Jeffrey Katzenberg und Meg Whitman haben Quibi von Anfang an als globales Angebot ausgelegt. Europäer gucken also nicht erst – wie bei manch anderen Streaming-Anbietern – monatelang in die Röhre beziehungsweise auf den dunklen Bildschirm. Außerdem wird sich Quibi, wie Jeffrey Katzenberg im Gespräch mit Elmar Biebl preisgab, in nicht allzu ferner Zeit auch um lokale Inhalte bemühen. Ein Trend, der ja schon bei Netflix zu beobachten ist, die sich immer stärker dezentral aufstellen und vermehrt nationale Büros eröffnen. Heißt: Produzenten und Drehbuchautoren – aufgepasst!

Quibi: Ist „Thinking small“ das nächste große Ding?

Eine Möglichkeit, Quibi-Inhalte auch auf dem Fernseher zu sehen, gibt es derzeit nicht. Und es ist auch fraglich, ob es eine solche Funktion jemals geben wird, da Quibi sich so selbst seines wichtigsten Unique Selling Points berauben würde. Das Mobiltelefon hat sich als Medium für bewegte Bilder längst einen ihm nicht mehr zu nehmenden Platz im überquellenden Strom der medialen Angebote erobert. Das Nutzerpotenzial ist riesengroß. Und wächst immer noch weiter. Nicht zuletzt deshalb scheint Netflix aus den schon länger gehegten oder zumindest kolportierten Plänen Ernst zu machen, und ein preislich reduziertes Abo-Angebot für die alleinige Nutzung auf mobilen Geräten wie Smartphones zu offerieren. Die weltweiten Abo-Zahlen steigen eben nicht mehr in dem Maße, wie sie noch bis vor kurzem gestiegen sind. Marktsättigung und Stagnation sind Begriffe, die auch noch relativ junge Technologien schon mal in den Mund nehmen oder auf die Flipcharts schreiben müssen. Spezielle Angebote nur für Smartphone-Nutzer könnten ein guter Weg aus der Business-Sackgasse sein. Könnten noch einmal vollkommen neue Schichten und Gruppen von Usern mobilisieren. Die Billigfluglinien haben es vor Jahren vorgemacht.

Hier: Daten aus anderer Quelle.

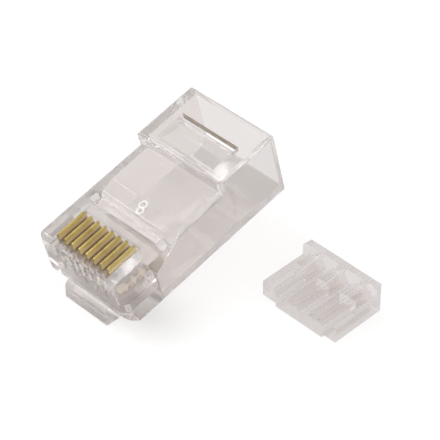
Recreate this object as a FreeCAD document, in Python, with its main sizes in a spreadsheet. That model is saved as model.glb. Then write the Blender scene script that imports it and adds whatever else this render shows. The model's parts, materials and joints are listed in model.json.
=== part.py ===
"""Two-piece 8P8C modular plug and its load bar.

The plug lies contacts up on its relaxed latch, nose low, and the load bar lies beside it.
Plug bodies are drawn in the plug's own frame: X across, Y from the nose to the cable end, Z from
the latch side to the contact side. One placement then leans the plug on its latch.
"""
import math
import os

import FreeCAD
import Part
import Sketcher

V = FreeCAD.Vector

# name, value in millimetres (degrees for angles), what it is
SIZES = [
    # housing
    ("body_width", 11.68, "housing across the side walls"),
    ("body_length", 22.25, "nose face to cable end"),
    ("body_height", 6.6, "latch side to contact side of the slim front part"),
    ("block_rise", 1.5, "rear block above the slim part"),
    ("block_start", 14.4, "nose face to the step of the rear block"),
    ("side_wall", 0.84, "side walls"),
    ("floor_wall", 0.6, "wall on the latch side"),
    ("roof_wall", 0.55, "roof over the cable space in the slim part"),
    ("block_wall", 0.8, "roof and step wall of the rear block"),
    ("nose_wall", 1.2, "solid nose in front of the conductor ways"),
    ("nose_corner", 0.75, "upright nose corners"),
    ("nose_lip", 0.55, "top front edge of the nose"),
    ("edge_round", 0.3, "long outer edges"),
    ("lead_in", 1.5, "chamfer under the nose"),
    ("mouth_lead", 0.35, "chamfer inside the cable mouth"),
    # conductor space
    ("chamber_end", 4.95, "nose face to the foot of the ramp"),
    ("ramp_end", 9.5, "nose face to the head of the ramp"),
    ("way_bore", 1.15, "one conductor way"),
    ("low_bore", 1.05, "one lower way in the load bar"),
    ("row_rise", 1.05, "upper row of conductors above the lower row"),
    # contacts
    ("contact_pitch", 1.02, "contact to contact"),
    ("contact_thick", 0.3, "contact blade"),
    ("contact_front", 0.85, "nose face to the blade"),
    ("contact_length", 3.75, "blade along the plug"),
    ("contact_proud", 0.4, "raised blade above the slim part"),
    ("contact_shoulder", 0.4, "blade foot narrower at each end"),
    ("contact_nose", 0.2, "rounded upper corners of the blade"),
    ("tine_depth", 0.75, "gaps between the piercing tines"),
    ("tine_gap", 0.42, "width of those gaps"),
    ("blade_fit", 0.05, "clearance round a blade"),
    ("crimp_stroke", 0.9, "travel of a blade when crimped"),
    ("comb_drop", 0.35, "comb ribs below the slim part's top"),
    ("comb_margin", 0.3, "comb recess past the outer blades"),
    ("rest_gap", 0.15, "raised tines above the conductors"),
    # conductor strain relief
    ("groove_front", 6.25, "nose face to the conductor groove"),
    ("groove_length", 1.25, "conductor groove along the plug"),
    ("groove_inset", 0.2, "groove ends inside the side walls"),
    ("groove_round", 0.3, "rolled rim of the conductor groove"),
    ("groove_corner", 0.4, "upright rear corners of the conductor groove"),
    ("clamp_height", 0.85, "conductor clamp bar"),
    ("clamp_sink", 1.0, "clamp bar below the slim part's top"),
    ("clamp_knuckle", 0.3, "round hinge edge of the clamp bar"),
    # jacket strain relief
    ("window_front", 15.3, "nose face to the jacket bar's window"),
    ("window_length", 3.75, "window along the plug"),
    ("window_width", 7.8, "window across the plug"),
    ("jaw_slot", 0.65, "open slot behind the jacket bar"),
    ("jaw_knuckle", 0.36, "round hinge edge of the jacket bar"),
    ("jaw_depth", 1.55, "jacket bar at its biting edge"),
    ("jaw_heel", 1.0, "jacket bar's free end face"),
    ("hinge_gap", 0.08, "running gap at the moulded hinges"),
    ("side_gap", 0.07, "gap beside a moulded bar"),
    # latch
    ("pivot_setback", 0.1, "nose face to the latch hinge"),
    ("pivot_rise", 0.6, "latch side to the latch hinge"),
    ("pivot_height", 1.55, "latch hinge above the latch's underside"),
    ("latch_angle", 13.6, "relaxed latch to the housing"),
    ("knuckle_radius", 0.7, "round root of the latch"),
    ("latch_width", 6.0, "latch at its root"),
    ("lever_width", 3.25, "latch lever"),
    ("latch_thick", 0.9, "root plate of the latch"),
    ("lever_thick", 0.85, "lever at its free end"),
    ("catch_at", 8.3, "latch hinge to the catch shoulders"),
    ("latch_length", 14.25, "latch hinge to the free end"),
    ("foot_relief", 0.12, "underside hollow between the two feet"),
    ("root_foot", 1.0, "front foot behind the hinge"),
    ("tip_foot", 1.1, "rear foot"),
    ("root_round", 0.35, "lower front corner of the root"),
    # load bar
    ("bar_fit", 0.1, "load bar to each side wall of the cable space"),
    ("bar_length", 6.5, "load bar along the conductors"),
    ("bar_height", 4.0, "load bar at its lobes"),
    ("ledge_height", 2.3, "front ledge"),
    ("ledge_length", 2.8, "front ledge along the conductors"),
    ("keel_height", 0.48, "keel under the bar"),
    ("keel_width", 6.2, "keel across the bar"),
    ("flange_thick", 0.8, "full-width rear flange"),
    ("lobe_width", 1.62, "lobe round one upper way"),
    ("flange_corner", 0.45, "sloped corner of the flange beside the first way"),
    ("bar_beside", 5.07, "housing wall to the load bar as they lie"),
    ("bar_forward", 13.2, "latch hinge to the load bar's front as they lie"),
    # working allowances
    ("overshoot", 1.0, "cutting shapes past the surface that they open"),
    ("bite", 0.1, "added shapes sunk into the form that they grow from"),
]
COUNTS = [("contact_count", 8, "contacts")]
UPPER_WAYS = (2, 5, 8)          # contacts whose conductors lie in the upper row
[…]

Wir werden es alle miterleben. Ob Quick Bites „the next big thing“ sind. Zur Not haben wir Berliner ja immer noch die weltbeste Currywurst. Ist auch eine schnelle Sache. Für mal eben so zwischendurch. Übrigens seit 71 Jahren. Telefone gab es da schon. Aber keine, auf denen sich Filme gucken ließen.